- Amazon shares fell 1.4% in premarket trading following a report of slower-than-expected Prime membership growth.
- U.S. Prime sign-ups around the Prime Day event increased by 5.4 million but came in approximately 2% below both last year's figures and internal company targets.
- Analysts point to rising competitive pressures from rivals like Walmart+ and broader economic headwinds as key factors.
Amazon.com Inc. saw its shares slip in early trading after data indicated that the growth of its flagship Prime membership program in the U.S. is showing signs of deceleration. The e-commerce giant added 5.4 million new Prime subscribers around its recent Prime Day sales event, according to internal metrics, a figure that fell short of both last year's comparable period and the company's own projections by roughly 2%.
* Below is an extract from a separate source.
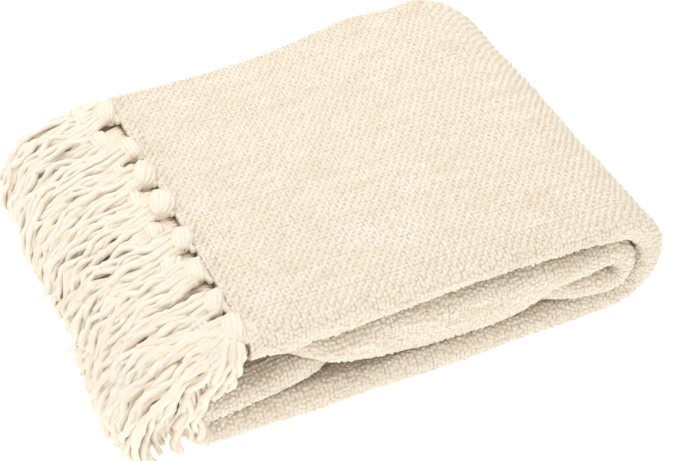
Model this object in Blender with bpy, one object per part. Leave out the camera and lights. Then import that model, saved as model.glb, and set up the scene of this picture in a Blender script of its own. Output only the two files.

The highly anticipated Prime Day, which ran from July 8 to 11, did succeed in driving a significant surge in sign-ups during the sale itself, exceeding some internal expectations for that narrow window. However, these gains were reportedly offset by a pronounced slowdown in new member acquisitions in the weeks leading up to the event, causing the overall quarterly figure to miss the mark. The news prompted a swift reaction from investors, with the stock declining 1.4% before the market open.
When reached for comment, a company spokesperson maintained a positive outlook, stating that "Prime continues to grow and remains a highly valued service for members around the world." The company typically does not break out detailed quarterly membership figures.
Analysts, however, were quick to contextualize the data. "This is a signal that the U.S. market is maturing," said one analyst who covers the company. "When you're dealing with a base estimated at over 180 million domestically, hyper-growth becomes mathematically challenging. The low-hanging fruit is gone." The focus is now shifting to the dual pressures of intense competition and consumer sensitivity. Walmart+ is frequently cited as a growing rival, leveraging its vast store network for perks like same-day grocery delivery, while potential tariffs on consumer goods could further pressure household budgets and discretionary spending on subscriptions.
The reaction in the premarket, while not drastic, underscores the weight investors place on the Prime ecosystem's health, which drives recurring revenue and fosters intense customer loyalty. The key question now is whether this quarter's shortfall is an anomaly tied to the timing of a marketing blitz or the beginning of a more persistent trend of saturation in Amazon's most important market.